*Request*:
Please write out the material that follows, exactly as it stands.

*Supplied information*:
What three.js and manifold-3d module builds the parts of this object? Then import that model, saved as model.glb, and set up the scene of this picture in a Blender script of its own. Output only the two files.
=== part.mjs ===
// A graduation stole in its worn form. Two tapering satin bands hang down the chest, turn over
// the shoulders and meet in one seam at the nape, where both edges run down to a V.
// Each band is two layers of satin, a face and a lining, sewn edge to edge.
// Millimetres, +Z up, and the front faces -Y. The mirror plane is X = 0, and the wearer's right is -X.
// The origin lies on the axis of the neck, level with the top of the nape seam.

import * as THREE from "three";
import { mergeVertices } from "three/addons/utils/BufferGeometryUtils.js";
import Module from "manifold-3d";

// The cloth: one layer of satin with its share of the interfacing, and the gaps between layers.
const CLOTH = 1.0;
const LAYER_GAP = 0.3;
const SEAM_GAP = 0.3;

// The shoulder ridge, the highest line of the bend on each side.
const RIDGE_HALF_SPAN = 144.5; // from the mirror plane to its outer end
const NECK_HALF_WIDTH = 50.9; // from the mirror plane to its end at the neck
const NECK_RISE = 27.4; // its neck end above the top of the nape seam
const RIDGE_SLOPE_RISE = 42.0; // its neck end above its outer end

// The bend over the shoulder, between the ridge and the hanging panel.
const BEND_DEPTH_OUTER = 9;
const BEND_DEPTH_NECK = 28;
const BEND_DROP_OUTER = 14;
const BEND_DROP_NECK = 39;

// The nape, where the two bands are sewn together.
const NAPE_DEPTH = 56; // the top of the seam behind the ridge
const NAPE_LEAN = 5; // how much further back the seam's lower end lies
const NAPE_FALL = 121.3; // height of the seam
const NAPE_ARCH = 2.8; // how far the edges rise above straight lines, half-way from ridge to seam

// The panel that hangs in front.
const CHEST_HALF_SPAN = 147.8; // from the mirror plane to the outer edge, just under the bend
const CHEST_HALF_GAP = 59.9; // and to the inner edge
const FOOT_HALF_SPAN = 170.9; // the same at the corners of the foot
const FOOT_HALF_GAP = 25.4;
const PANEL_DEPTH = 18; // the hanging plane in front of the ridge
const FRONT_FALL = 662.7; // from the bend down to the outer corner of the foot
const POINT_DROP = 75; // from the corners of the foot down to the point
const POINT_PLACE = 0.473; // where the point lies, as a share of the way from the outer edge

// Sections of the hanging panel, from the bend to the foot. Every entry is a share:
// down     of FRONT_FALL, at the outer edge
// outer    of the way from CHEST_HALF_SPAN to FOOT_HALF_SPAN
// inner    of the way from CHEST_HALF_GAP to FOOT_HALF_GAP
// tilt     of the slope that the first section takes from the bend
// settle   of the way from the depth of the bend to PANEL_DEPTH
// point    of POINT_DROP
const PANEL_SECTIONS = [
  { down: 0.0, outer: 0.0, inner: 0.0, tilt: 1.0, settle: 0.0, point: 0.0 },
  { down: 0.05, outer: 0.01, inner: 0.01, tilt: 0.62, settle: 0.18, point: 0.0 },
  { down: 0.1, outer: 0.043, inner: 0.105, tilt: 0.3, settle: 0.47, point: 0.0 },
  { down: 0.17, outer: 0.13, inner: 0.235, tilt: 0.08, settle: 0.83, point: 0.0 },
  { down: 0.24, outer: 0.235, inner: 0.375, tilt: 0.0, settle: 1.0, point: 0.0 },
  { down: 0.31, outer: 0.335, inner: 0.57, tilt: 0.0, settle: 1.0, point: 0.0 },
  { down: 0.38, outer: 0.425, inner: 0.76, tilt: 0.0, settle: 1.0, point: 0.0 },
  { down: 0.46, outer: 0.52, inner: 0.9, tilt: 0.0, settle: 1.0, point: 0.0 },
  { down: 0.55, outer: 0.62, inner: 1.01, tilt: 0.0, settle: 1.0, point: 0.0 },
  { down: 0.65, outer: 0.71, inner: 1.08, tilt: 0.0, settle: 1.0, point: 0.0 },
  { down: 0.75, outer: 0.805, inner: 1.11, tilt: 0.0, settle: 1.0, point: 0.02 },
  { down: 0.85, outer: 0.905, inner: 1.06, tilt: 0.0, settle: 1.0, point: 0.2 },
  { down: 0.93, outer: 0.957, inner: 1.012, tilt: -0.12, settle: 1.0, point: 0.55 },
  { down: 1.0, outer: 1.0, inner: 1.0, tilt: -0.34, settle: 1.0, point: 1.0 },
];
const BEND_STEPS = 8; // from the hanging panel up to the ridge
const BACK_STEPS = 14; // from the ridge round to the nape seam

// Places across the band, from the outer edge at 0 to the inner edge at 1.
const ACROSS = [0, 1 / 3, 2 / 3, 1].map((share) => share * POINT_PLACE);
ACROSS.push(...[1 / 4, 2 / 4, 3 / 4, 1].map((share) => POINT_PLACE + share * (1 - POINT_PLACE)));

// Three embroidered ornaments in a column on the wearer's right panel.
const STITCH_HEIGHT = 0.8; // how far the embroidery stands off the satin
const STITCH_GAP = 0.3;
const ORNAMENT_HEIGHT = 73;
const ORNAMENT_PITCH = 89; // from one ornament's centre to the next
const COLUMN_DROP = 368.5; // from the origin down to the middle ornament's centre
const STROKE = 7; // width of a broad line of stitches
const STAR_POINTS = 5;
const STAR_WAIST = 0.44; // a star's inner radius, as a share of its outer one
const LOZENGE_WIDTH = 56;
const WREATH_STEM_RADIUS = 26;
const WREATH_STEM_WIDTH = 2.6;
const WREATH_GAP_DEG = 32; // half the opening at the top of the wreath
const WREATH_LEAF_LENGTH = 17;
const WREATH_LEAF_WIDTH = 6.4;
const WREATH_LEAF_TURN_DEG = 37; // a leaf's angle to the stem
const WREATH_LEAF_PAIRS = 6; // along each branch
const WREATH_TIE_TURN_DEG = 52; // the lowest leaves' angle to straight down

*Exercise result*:
What three.js and manifold-3d module builds the parts of this object? Then import that model, saved as model.glb, and set up the scene of this picture in a Blender script of its own. Output only the two files.
=== part.mjs ===
// A graduation stole in its worn form. Two tapering satin bands hang down the chest, turn over
// the shoulders and meet in one seam at the nape, where both edges run down to a V.
// Each band is two layers of satin, a face and a lining, sewn edge to edge.
// Millimetres, +Z up, and the front faces -Y. The mirror plane is X = 0, and the wearer's right is -X.
// The origin lies on the axis of the neck, level with the top of the nape seam.

import * as THREE from "three";
import { mergeVertices } from "three/addons/utils/BufferGeometryUtils.js";
import Module from "manifold-3d";

// The cloth: one layer of satin with its share of the interfacing, and the gaps between layers.
const CLOTH = 1.0;
const LAYER_GAP = 0.3;
const SEAM_GAP = 0.3;

// The shoulder ridge, the highest line of the bend on each side.
const RIDGE_HALF_SPAN = 144.5; // from the mirror plane to its outer end
const NECK_HALF_WIDTH = 50.9; // from the mirror plane to its end at the neck
const NECK_RISE = 27.4; // its neck end above the top of the nape seam
const RIDGE_SLOPE_RISE = 42.0; // its neck end above its outer end

// The bend over the shoulder, between the ridge and the hanging panel.
const BEND_DEPTH_OUTER = 9;
const BEND_DEPTH_NECK = 28;
const BEND_DROP_OUTER = 14;
const BEND_DROP_NECK = 39;

// The nape, where the two bands are sewn together.
const NAPE_DEPTH = 56; // the top of the seam behind the ridge
const NAPE_LEAN = 5; // how much further back the seam's lower end lies
const NAPE_FALL = 121.3; // height of the seam
const NAPE_ARCH = 2.8; // how far the edges rise above straight lines, half-way from ridge to seam

// The panel that hangs in front.
const CHEST_HALF_SPAN = 147.8; // from the mirror plane to the outer edge, just under the bend
const CHEST_HALF_GAP = 59.9; // and to the inner edge
const FOOT_HALF_SPAN = 170.9; // the same at the corners of the foot
const FOOT_HALF_GAP = 25.4;
const PANEL_DEPTH = 18; // the hanging plane in front of the ridge
const FRONT_FALL = 662.7; // from the bend down to the outer corner of the foot
const POINT_DROP = 75; // from the corners of the foot down to the point
const POINT_PLACE = 0.473; // where the point lies, as a share of the way from the outer edge

// Sections of the hanging panel, from the bend to the foot. Every entry is a share:
// down     of FRONT_FALL, at the outer edge
// outer    of the way from CHEST_HALF_SPAN to FOOT_HALF_SPAN
// inner    of the way from CHEST_HALF_GAP to FOOT_HALF_GAP
// tilt     of the slope that the first section takes from the bend
// settle   of the way from the depth of the bend to PANEL_DEPTH
// point    of POINT_DROP
const PANEL_SECTIONS = [
  { down: 0.0, outer: 0.0, inner: 0.0, tilt: 1.0, settle: 0.0, point: 0.0 },
  { down: 0.05, outer: 0.01, inner: 0.01, tilt: 0.62, settle: 0.18, point: 0.0 },
  { down: 0.1, outer: 0.043, inner: 0.105, tilt: 0.3, settle: 0.47, point: 0.0 },
  { down: 0.17, outer: 0.13, inner: 0.235, tilt: 0.08, settle: 0.83, point: 0.0 },
  { down: 0.24, outer: 0.235, inner: 0.375, tilt: 0.0, settle: 1.0, point: 0.0 },
  { down: 0.31, outer: 0.335, inner: 0.57, tilt: 0.0, settle: 1.0, point: 0.0 },
  { down: 0.38, outer: 0.425, inner: 0.76, tilt: 0.0, settle: 1.0, point: 0.0 },
  { down: 0.46, outer: 0.52, inner: 0.9, tilt: 0.0, settle: 1.0, point: 0.0 },
  { down: 0.55, outer: 0.62, inner: 1.01, tilt: 0.0, settle: 1.0, point: 0.0 },
  { down: 0.65, outer: 0.71, inner: 1.08, tilt: 0.0, settle: 1.0, point: 0.0 },
  { down: 0.75, outer: 0.805, inner: 1.11, tilt: 0.0, settle: 1.0, point: 0.02 },
  { down: 0.85, outer: 0.905, inner: 1.06, tilt: 0.0, settle: 1.0, point: 0.2 },
  { down: 0.93, outer: 0.957, inner: 1.012, tilt: -0.12, settle: 1.0, point: 0.55 },
  { down: 1.0, outer: 1.0, inner: 1.0, tilt: -0.34, settle: 1.0, point: 1.0 },
];
const BEND_STEPS = 8; // from the hanging panel up to the ridge
const BACK_STEPS = 14; // from the ridge round to the nape seam

// Places across the band, from the outer edge at 0 to the inner edge at 1.
const ACROSS = [0, 1 / 3, 2 / 3, 1].map((share) => share * POINT_PLACE);
ACROSS.push(...[1 / 4, 2 / 4, 3 / 4, 1].map((share) => POINT_PLACE + share * (1 - POINT_PLACE)));

// Three embroidered ornaments in a column on the wearer's right panel.
const STITCH_HEIGHT = 0.8; // how far the embroidery stands off the satin
const STITCH_GAP = 0.3;
const ORNAMENT_HEIGHT = 73;
const ORNAMENT_PITCH = 89; // from one ornament's centre to the next
const COLUMN_DROP = 368.5; // from the origin down to the middle ornament's centre
const STROKE = 7; // width of a broad line of stitches
const STAR_POINTS = 5;
const STAR_WAIST = 0.44; // a star's inner radius, as a share of its outer one
const LOZENGE_WIDTH = 56;
const WREATH_STEM_RADIUS = 26;
const WREATH_STEM_WIDTH = 2.6;
const WREATH_GAP_DEG = 32; // half the opening at the top of the wreath
const WREATH_LEAF_LENGTH = 17;
const WREATH_LEAF_WIDTH = 6.4;
const WREATH_LEAF_TURN_DEG = 37; // a leaf's angle to the stem
const WREATH_LEAF_PAIRS = 6; // along each branch
const WREATH_TIE_TURN_DEG = 52; // the lowest leaves' angle to straight down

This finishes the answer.